Klyuchevskoy – Central Kamchatka (Russia) : KVERT reported that the eruption from vents on Klyuchevskoy’s lower NW flank continued during 26 February-5 March. A large, bright thermal anomaly over the vents was identified daily in satellite images. IVS FEB RAS volcanologists visited the field site on 2 March during good weather conditions. They estimated that the cinder cone was 54 m high and 101 m wide at the base. Lava effused from the cone and traveled downslope, melting ice and snow that formed muddy streams. The Aviation Color Code remained at Orange (the second highest level on a four-color scale).

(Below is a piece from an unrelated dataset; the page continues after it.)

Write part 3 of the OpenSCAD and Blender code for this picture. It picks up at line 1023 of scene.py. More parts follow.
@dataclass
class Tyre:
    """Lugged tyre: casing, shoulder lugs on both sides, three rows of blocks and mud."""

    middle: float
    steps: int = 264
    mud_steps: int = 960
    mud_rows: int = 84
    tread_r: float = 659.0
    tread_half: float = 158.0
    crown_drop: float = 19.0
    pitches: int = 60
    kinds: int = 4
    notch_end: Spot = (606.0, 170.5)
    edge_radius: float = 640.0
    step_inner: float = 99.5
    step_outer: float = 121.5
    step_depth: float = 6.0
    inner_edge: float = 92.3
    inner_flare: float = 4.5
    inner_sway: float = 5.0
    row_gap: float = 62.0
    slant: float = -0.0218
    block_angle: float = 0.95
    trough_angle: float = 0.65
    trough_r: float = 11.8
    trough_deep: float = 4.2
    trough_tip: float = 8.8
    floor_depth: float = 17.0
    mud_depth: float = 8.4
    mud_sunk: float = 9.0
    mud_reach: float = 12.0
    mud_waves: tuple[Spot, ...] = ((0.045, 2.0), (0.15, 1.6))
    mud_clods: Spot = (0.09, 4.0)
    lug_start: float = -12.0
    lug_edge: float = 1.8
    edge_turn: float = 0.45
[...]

Veniaminof – United States : AVO reported that elevated sulfur dioxide gas emissions at Veniaminof were first detected on 1 March and elevated surface temperatures were identified in satellite images sometime during 2-3 March. At 0513 on 4 March infrasound sensors recorded a small explosion, prompting AVO to raise the Volcano Alert Level to Watch and the Aviation Color Code to Orange. A low-level ash plume, to less than 3 km (10,000 ft) a.s.l., was visible in satellite and webcam images drifting SSE and minor ash deposits around the volcano were visible. Small emissions continued at least through 1048 that day. Sulfur dioxide emissions were visible in a webcam image on 5 March. Numerous small explosions were recorded during 6-7 March; some of them were heard and felt by residents in Perryville (35 km SE). Elevated surface temperatures were identified in satellite images, suggesting lava near or at the surface. During times of clear weather low-level gas-and-ash plumes were visible in satellite and webcam data and observed by pilots. The plumes mainly stayed below 3 km (10,000 ft) a.s.l., but at times went as high as 4.6 km (15,000 ft) a.s.l., and drifted 150 km NE.